Museum in Bridgwater, Somerset, England

The Somerset Brick and Tile Museum is in Bridgwater, Somerset, England and is administered by The South West Heritage Trust.

The museum is dedicated to the Brick and Tile Industry of Somerset. Bridgwater had been a centre of trade and industry since the Middle Ages, benefiting from local clay from the alluvial deposits of the River Parrett to make bricks and tiles. In the 1840s there were 1,300 people in Bridgwater employed making bricks and tiles.

The Chandos Glass Cone was built in 1725 as a glasswork firing kiln by James Brydges, 1st Duke of Chandos as part of an industrial development. After a short period of use for glassmaking it was converted for the production of pottery, bricks and tiles, which continued until 1939. The majority of the brickwork cone was demolished in 1943. The bottom 2.4 m has been preserved and scheduled as an ancient monument.

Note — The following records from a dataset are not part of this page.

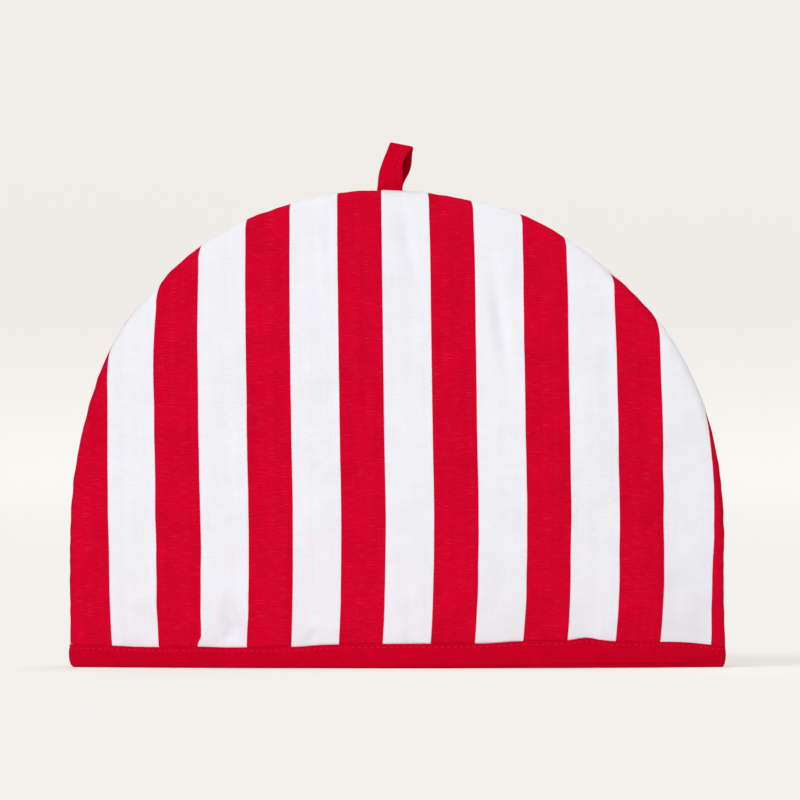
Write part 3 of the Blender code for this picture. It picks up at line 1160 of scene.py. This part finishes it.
        # The same places in the flat cloth
        start = 1.0 - (land + radius * (1.0 - np.sin(lean))) / reach
        arc = radius * (turn - lean)
        drawn = smooth_step(z, *self.drawn_above)
        drawn = drawn - self.let_out * (x > 0) * smooth_fall(z, *self.let_out_below)
        drawn = self.seam_draw * drawn * smooth_fall(inland, 0.0, self.seam_draw_reach)
        flat_x = np.where(roll > 0, start * edge_x + out_x * arc, x) + drawn * out_x
        flat_z = np.where(roll > 0, form.foot + start * (edge_z - form.foot) + out_z * arc, z)
        nip = form.seam_nip(edge_x, edge_z) * smooth_fall(inland, 0.0, self.nip_reach)
        points = np.stack([x - nip * out_x, self.side.value * out, z - nip * out_z], axis=-1)
        return points, self.pattern_place(flat_x, flat_z), share, radius * (end - turn) + inland

    def pattern_place(self, x: Points, z: Points) -> Points:
        """Where a place on the panel lies in the printed cloth.

        The stripes lean a little to the left going up, and draw together at the hem, with a
        small tuck in front.

        Args:
            x: places across, along the cloth.
            z: places up, along the cloth.

        Returns:
            the places across and up in the print.
        """
        place = x + self.stripe_lean * (z - self.lean_height)
        sideways = np.tanh((x - self.hem_draw_middle) / self.hem_draw_width)
        place = place + self.hem_draw * np.exp(-z / self.hem_draw_height) * sideways
        place = place - self.bow * bell(z, self.bow_height, self.bow_width)
        if self.side is Side.FRONT:
            low = self.form.binding_height - self.tuck_under
            tucked = smooth_fall(z, low, low + self.tuck_height)
            tucked = tucked * bell(x, self.tuck_x, self.tuck_width)
            pulled = bell(x, self.pull_x, self.pull_width) - smooth_step(x, *self.pull_back)
            pulled = smooth_fall(z, low, low + self.pull_height) * pulled
            place = place + self.tuck * tucked + self.pull * pulled
        return np.stack([place, z], axis=-1)

    def normals(self, points: Points, face: Face) -> Points:
        """The outward normals of a grid of points.

        Args:
            points: the grid, by its rows and columns.
            face: which face it is.

        Returns:
            one normal for each point.
        """
        normal = unit(np.cross(np.gradient(points, axis=1), np.gradient(points, axis=0)))
        out = self.side.value * (1.0 if face is Face.OUTER else -1.0)
        middle = normal[normal.shape[0] // 2, normal.shape[1] // 2, 1]
        return normal if middle * out > 0 else -normal

    def waves(self, length: float, depth: float, step: int) -> Ripple:
        """This panel's own waves of one kind, from a row in millimetres."""
        return Ripple(length * MM, depth * MM, self.seed + step)

    def relief(self, points: Points, share: Points, inset: Points, face: Face) -> Points:
        """How far the cloth rises from its plain surface.

        Args:
            points: the plain surface.
            share: the points' shares of the seam.
            inset: how far in from the seam they lie.
            face: which face.

        Returns:
            heights along the normals.
        """
        x, z = points[..., 0], points[..., 2]
        free = smooth_step(z, *(self.form.binding_height + over for over in self.free_start))
        held = free * smooth_step(inset, *self.wave_start)
        rise = held * sum(
            self.waves(*row).over(x + slant * z, drawn_out * z) for row, (slant, drawn_out) in SOFT_WAVES
        )
        laid = sum(crease.over(x, z) for crease in self.creases) * smooth_step(z, *self.crease_start)
        if face is Face.INNER:
            lining = self.waves(*LINING_WAVES).over(x, z) * held
            return lining - rise - self.crease_share * laid
        _, _, along = self.form.seam_at(share)
        return rise + self.seam_pull(along, inset) * free + self.hem_crown(x, z) + laid

    def seam_pull(self, along: Points, inset: Points) -> Points:
        """The heights of the small puckers that the seam draws into the roll and the face's edge."""
        tight = self.waves(*SEAM_PUCKERS).along(along) * band(inset, *self.pucker_reach)
        return tight + self.waves(*SEAM_WAVES).along(along) * band(inset, *self.seam_wave_reach)

    def hem_crown(self, x: Points, z: Points) -> Points:
        """The wadding's swell just over the binding, with its small gathers.

        Args:
            x: places across.
            z: places up.

        Returns:
            heights.
        """
        swell = band(z - self.form.binding_top(x, self.side), *self.crown_reach)
        ends = smooth_fall(np.abs(x), *(share * self.form.half_width for share in self.crown_ends))
        return swell * ends * (self.crown + self.waves(*HEM_GATHERS).along(x))

    def held_apart(self, points: Points) -> Points:
        """Keeps the panel on its own side of the seam and clear of the loop's ends.

        Args:
            points: the panel's points.

        Returns:
            their y.
        """
        past = np.abs(points[..., 0] - self.loop_x) - self.loop_half_room
        room = self.loop_room * smooth_fall(past, 0.0, self.loop_room_fade)
        room = self.seam_half_gap + room * (points[..., 2] > self.form.height - self.loop_root)
        return self.side.value * np.maximum(self.side.value * points[..., 1], room)


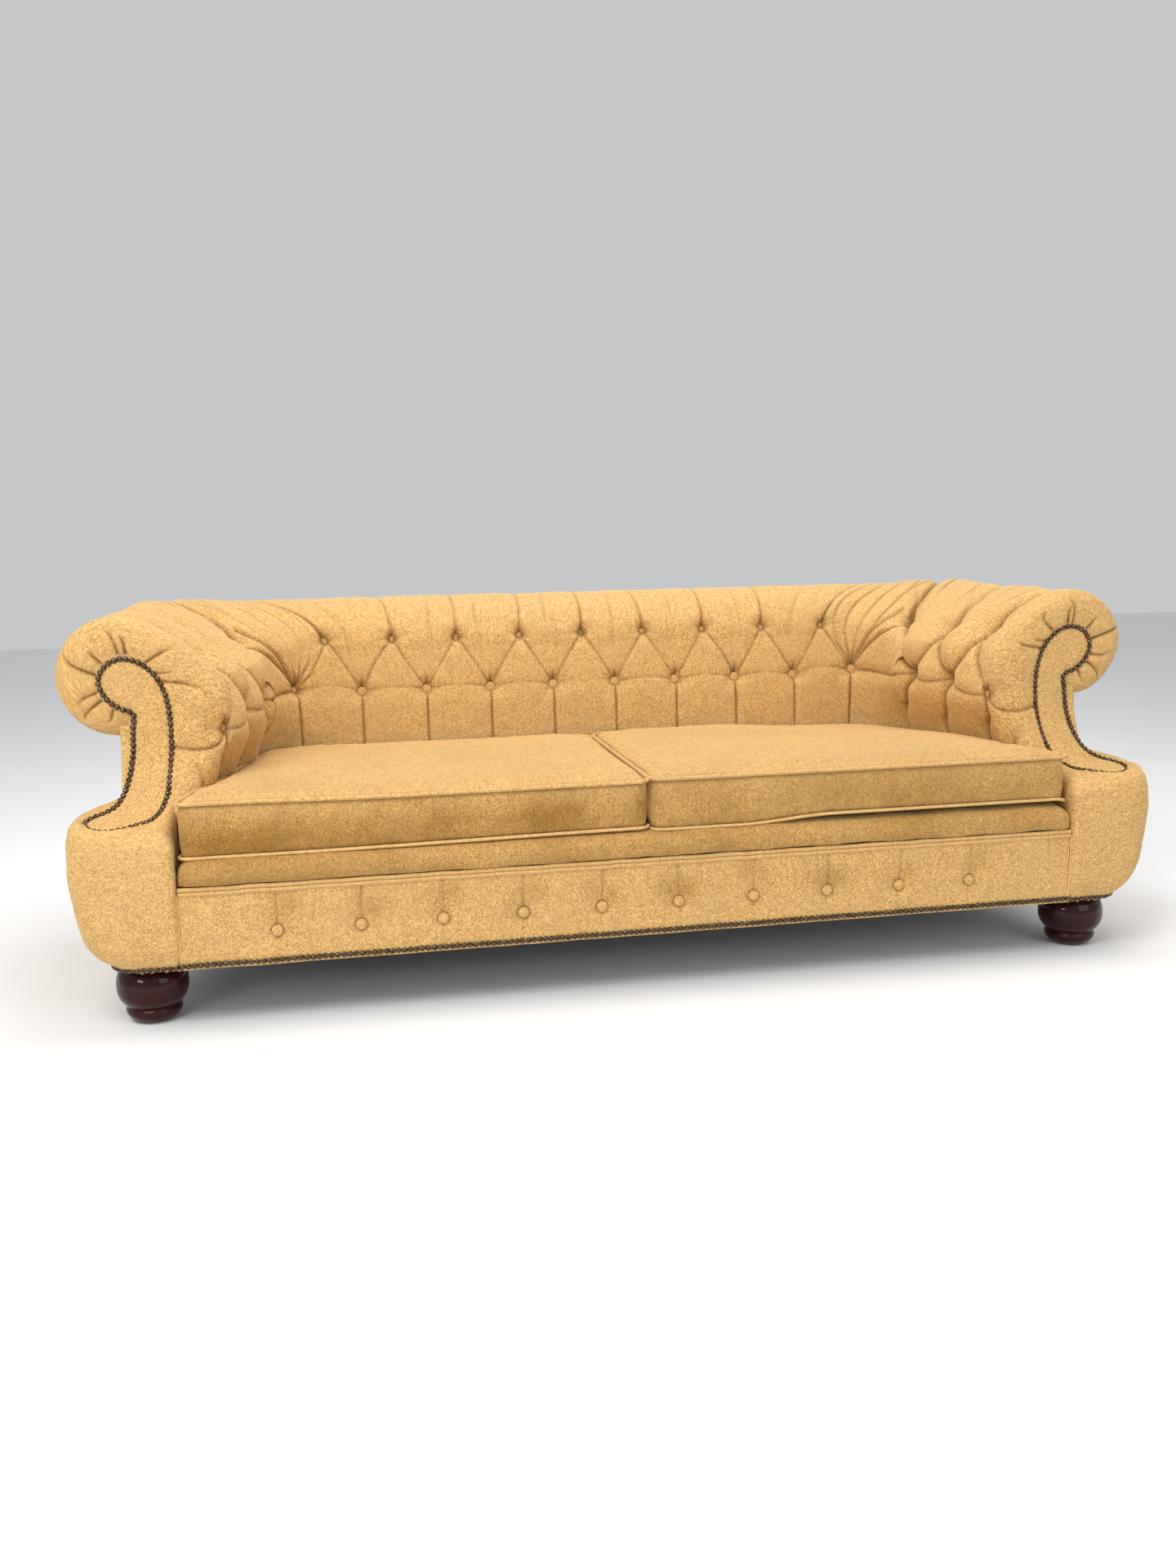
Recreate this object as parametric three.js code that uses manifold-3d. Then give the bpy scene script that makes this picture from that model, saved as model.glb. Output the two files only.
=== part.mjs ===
// A three-seat club sofa with rolled arms, a deep-buttoned back and turned bun feet.
//
// Millimetres, +Z up. The front faces -Y, "left" is -X (the left side for somebody who looks at the
// front), and the origin is on the floor, under the centre of the sofa's bounding box.
//
// The wooden frame stands on four bun feet. Zigzag springs run from the front rail to the rear rail and
// carry a hessian sheet and the padded deck. The arms and the back are padded hooks that hang over wooden
// top rails, and two loose seat cushions, each a foam core in a zipped cover, lie on the deck.
import * as THREE from "three";
import { mergeVertices } from "three/addons/utils/BufferGeometryUtils.js";
import Module from "manifold-3d";

const wasm = await Module();
wasm.setup();

// ---------------------------------------------------------------- driving dimensions
const FRONT = -451.6; // y of the front border panel; every depth below is counted from it
const GAP = 0.4; // clearance between pieces that touch

const SEAT_HALF = 900; // half width between the two arm blocks
const BASE_Z = 119; // underside of the upholstered base
const RAIL_TOP = 262;
const WELT_Z = 269; // piping between the border panel and the lip
const DECK_Z = 328.4; // top of the deck, under the cushions

const ROLL_R = 108; // radius of the rolled arms
const ROLL_X = 1000; // centre of an arm roll
const ROLL_Z = 650;
const BACK_ROLL_R = 105;
const BACK_ROLL_DEPTH = 815; // centre of the back roll, behind the front panel
const BACK_FACE = 627; // front of the padded back, at the seat
const BACK_LEAN = 0.2; // how far the back leans for each millimetre of height
const FACE_TOP = 640; // height where the inner faces start to roll outwards
const WALL = 55; // thickness of the padding on the inner faces
const PAD_FOOT = 300; // lower edge of the padded arms and back

const BOARD_DEPTH = 183; // front of the plywood scroll boards in the arms
const BOARD_THICK = 18;
const RAIL_THICK = 25;
const REAR_RAIL_DEPTH = 750;
const SIDE_RAIL_X = 960;
const TOP_RAIL_Z = [600, 670];

const PLINTH_X = [903, 1022]; // inner and outer side of the wooden plinth inside each block
const PLINTH_FRONT = 16;
const PLINTH_TOP = 340;
const BLOCK_OUT = 1095; // outermost point of the padded blocks under the arm fronts
const BLOCK_DEPTHS = [-16, 150];
const BLOCK_TOP = 383;
const RAMP_FOOT_DEPTH = 50; // where the arm facing meets the block's top
const RAMP_FOOT_Z = 390;
const RAMP_HEAD_Z = 560;

const CUSHION_Z = [329, 448];
const CUSHION_FRONT = 6;
const CUSHION_BACK = 623;
const CUSHION_SKIN = 3;
const ZIP_HALF_HEIGHT = 12;

const FOOT_X = [968, 925]; // front and rear bun feet
const FOOT_DEPTH = [96, 700];
const BOLT_R = 5;
const NAIL_Z = 129; // centre line of the nails along the base
const WIRE_R = 1.9;
const SPRING_COUNT = 6;

// ---------------------------------------------------------------- materials
const material = (color, roughness, metalness = 0) =>
  new THREE.MeshStandardMaterial({ color, roughness, metalness });
const fabric = material(0xd9a556, 0.95);
const foam = material(0xefe6c4, 0.9);
const hessian = material(0xa98a5b, 1.0);
const cambric = material(0x1c1b1d, 1.0);
const frameWood = material(0xc9a06a, 0.8);
const footWood = material(0x3d0f0d, 0.2);
const steel = material(0x9a9da0, 0.4, 1);
const brass = material(0x5b4127, 0.45, 1);
const zipTape = material(0xb98a45, 0.7);

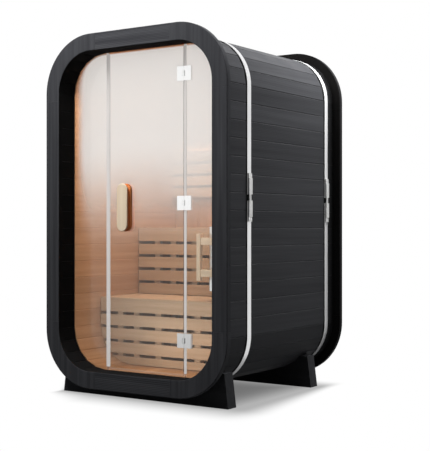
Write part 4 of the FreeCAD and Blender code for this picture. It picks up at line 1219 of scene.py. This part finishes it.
# ---- trim rings
@dataclass
class TrimRings:
    """Black rings at the front and the rear, each of four boards and four corner pieces."""

    roughness: float = 0.55
    relief: float = 0.0005
    corner_length: float = 0.395

    def timber(self, name: str, lay: Lay | SplitLay) -> Timber:
        """Black stained timber of the rings, in one lay, with painted shade at the opening and on
        the rear ring.
        """
        look = (self.roughness, BLACK_SHINE, self.relief)
        return Timber(name, RING_TONE, lay, *look, dusty_and_top_lit=True, shade_before_glass=glass_face())

    def dress(self) -> None:
        """Grain along each straight board, and upright on the corner pieces."""
        joint_x = SHELL.half_width - self.corner_length
        level = Lay(Axis.X, Axis.Z, 1.0, 0.3)
        upright = Lay(Axis.Z, Axis.X, 1.0, 0.0)
        boards = SplitLay(level, upright, Axis.X, joint_x, mirrored=True)
        corners = SplitLay(upright, Lay(Axis.Z, Axis.X, 1.0, 0.4), Axis.Z, SHELL.middle_z)
        dress(self.timber("ring_board_timber", boards), "front_ring_boards", "rear_ring_boards")
        dress(self.timber("ring_corner_timber", corners), "front_ring_corners", "rear_ring_corners")


# ---- boarded shell
@dataclass
class BoardedShell:
    """Tongued boards from front to rear, on two cradles that are screwed to the floor."""

    cradle_edge: float = 0.003
    cradle_roughness: float = 0.62
    cradle_relief: float = 0.0006

    def dress(self) -> None:
        """Stain the outside black and leave the room's side bare."""
        room_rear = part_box("rear_wall_boards")[1].y
        rear_band_start, rear_band_end = (corner.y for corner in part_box("rear_band"))
        ring_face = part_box("rear_ring_boards")[0].y
        bands = (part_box("front_band")[0].y, rear_band_start)
        places = (glass_face(), room_rear, bands, rear_band_end, ring_face)
        names = ("right_wall", "left_wall", "roof", "floor", "upper_corner", "lower_corner")
        dress(StaveTimber("stave_timber", *places), *(name + "_staves" for name in names))
        look = (self.cradle_roughness, BLACK_SHINE, self.cradle_relief, self.cradle_edge)
        cradle = Timber("cradle_timber", BLACK_TONE, Lay(Axis.X, Axis.Y, 0.4), *look)
        dress(cradle, "front_cradle", "rear_cradle")
        soften(self.cradle_edge, "front_cradle", "rear_cradle")
        screw = Metal(
            "plain_screw_steel", (0.62, 0.62, 0.62), (0.45, 0.45, 0.45), 0.28, 0.3, Axis.Z
        )
        dress(screw, "cradle_screws")


# ---- steel bands
@dataclass
class SteelBands:
    """Two bright straps with their turnbuckle tensioners on the right wall."""

    block_edge: float = 0.0012

    def dress(self) -> None:
        """Polished straps and rivets, satin tensioners, and a lighter rear strap as painted light.
        """
        strap = Metal(
            "strap_steel", (0.77, 0.77, 0.775), (0.70, 0.70, 0.71), 0.25, 0.5, Axis.Z, 0.85
        )
        satin = Metal(
            "tensioner_steel", (0.74, 0.74, 0.73), (0.58, 0.58, 0.57), 0.32, 0.9, Axis.Z, 0.45
        )
        # Painted light: the rear strap is the same steel, made lighter and less metallic to look as
        # bright as the front one.
        lightened_rear_strap = Metal(
            "lightened_rear_strap_steel", (0.88, 0.88, 0.885), (0.82, 0.82, 0.83), 0.25, 0.5, Axis.Z, 0.3
        )
        dress(strap, "front_band", "band_rivets")
        dress(lightened_rear_strap, "rear_band")
        dress(satin, "tension_blocks", "tension_studs", "front_tension_nut", "rear_tension_nut")
        soften(self.block_edge, "tension_blocks", "front_tension_nut", "rear_tension_nut")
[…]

It incorporates the last surviving 'pinnacle kiln' in Bridgwater, which dates from the 19th century, and has been scheduled as an ancient monument and Grade II* listed building. It used to be one of six at the former Barham Brothers' Yard at East Quay. The industry declined during the 20th century as the products of the London Brick Company were more uniform than those produced in Bridgwater, and the increasing use of concrete after World War II. The kiln was last fired in 1965, the year that the works closed. The other kiln, built in 1858 by Alfred Barham, was originally used for up-draught firing and converted to the more energy efficient down-draught firing.

The existing works were converted into a museum in the 1990s. Demonstrated inside are the tools, methods and processes involved in making a variety of bricks, tiles, and terracotta plaques.